▸ **STATED PROBLEM**
Reproduce the section of the listing that begins at the line containing "The three.js and Blender code for this object" and finishes at the line containing "STRIDE_RADIUS = 300.0". Include both end lines and nothing beyond them.

▸ **RECORDS SUPPLIED**
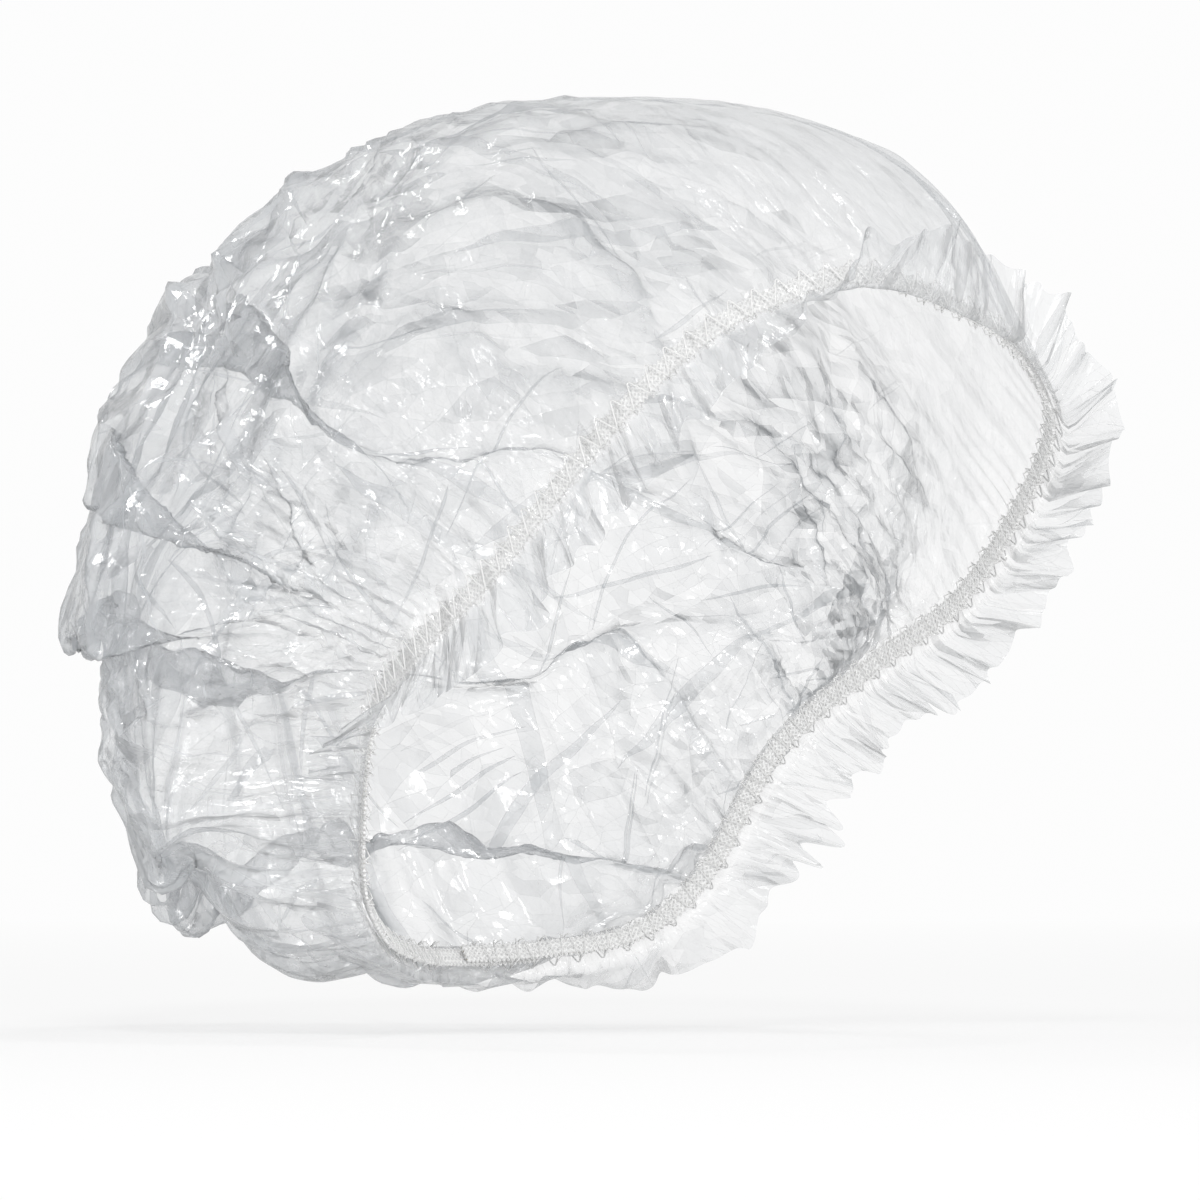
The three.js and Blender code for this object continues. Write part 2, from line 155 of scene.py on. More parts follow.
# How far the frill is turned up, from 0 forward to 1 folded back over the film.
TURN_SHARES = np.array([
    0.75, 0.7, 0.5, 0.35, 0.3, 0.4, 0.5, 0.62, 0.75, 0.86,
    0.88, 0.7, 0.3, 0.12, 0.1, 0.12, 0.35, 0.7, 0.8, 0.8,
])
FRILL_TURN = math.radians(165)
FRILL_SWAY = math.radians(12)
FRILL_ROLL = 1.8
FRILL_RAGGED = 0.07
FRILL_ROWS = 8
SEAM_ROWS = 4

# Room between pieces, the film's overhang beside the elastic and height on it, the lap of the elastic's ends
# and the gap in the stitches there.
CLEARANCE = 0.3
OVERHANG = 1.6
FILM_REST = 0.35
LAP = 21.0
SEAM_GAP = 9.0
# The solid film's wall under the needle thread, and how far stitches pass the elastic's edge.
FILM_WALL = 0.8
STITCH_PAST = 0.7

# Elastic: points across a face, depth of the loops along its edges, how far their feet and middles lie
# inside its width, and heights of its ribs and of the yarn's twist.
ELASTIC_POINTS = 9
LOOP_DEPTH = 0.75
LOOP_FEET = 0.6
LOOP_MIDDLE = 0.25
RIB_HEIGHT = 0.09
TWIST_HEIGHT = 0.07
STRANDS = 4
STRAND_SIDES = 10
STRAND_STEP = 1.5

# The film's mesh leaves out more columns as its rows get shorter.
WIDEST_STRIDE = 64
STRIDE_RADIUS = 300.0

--

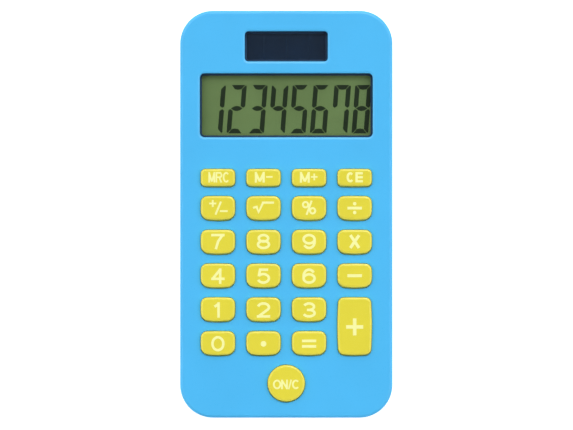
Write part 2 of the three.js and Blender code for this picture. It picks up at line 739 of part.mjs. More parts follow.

▸ **OUTPUT OF THE TASK**
The three.js and Blender code for this object continues. Write part 2, from line 155 of scene.py on. More parts follow.
# How far the frill is turned up, from 0 forward to 1 folded back over the film.
TURN_SHARES = np.array([
    0.75, 0.7, 0.5, 0.35, 0.3, 0.4, 0.5, 0.62, 0.75, 0.86,
    0.88, 0.7, 0.3, 0.12, 0.1, 0.12, 0.35, 0.7, 0.8, 0.8,
])
FRILL_TURN = math.radians(165)
FRILL_SWAY = math.radians(12)
FRILL_ROLL = 1.8
FRILL_RAGGED = 0.07
FRILL_ROWS = 8
SEAM_ROWS = 4

# Room between pieces, the film's overhang beside the elastic and height on it, the lap of the elastic's ends
# and the gap in the stitches there.
CLEARANCE = 0.3
OVERHANG = 1.6
FILM_REST = 0.35
LAP = 21.0
SEAM_GAP = 9.0
# The solid film's wall under the needle thread, and how far stitches pass the elastic's edge.
FILM_WALL = 0.8
STITCH_PAST = 0.7

# Elastic: points across a face, depth of the loops along its edges, how far their feet and middles lie
# inside its width, and heights of its ribs and of the yarn's twist.
ELASTIC_POINTS = 9
LOOP_DEPTH = 0.75
LOOP_FEET = 0.6
LOOP_MIDDLE = 0.25
RIB_HEIGHT = 0.09
TWIST_HEIGHT = 0.07
STRANDS = 4
STRAND_SIDES = 10
STRAND_STEP = 1.5

# The film's mesh leaves out more columns as its rows get shorter.
WIDEST_STRIDE = 64
STRIDE_RADIUS = 300.0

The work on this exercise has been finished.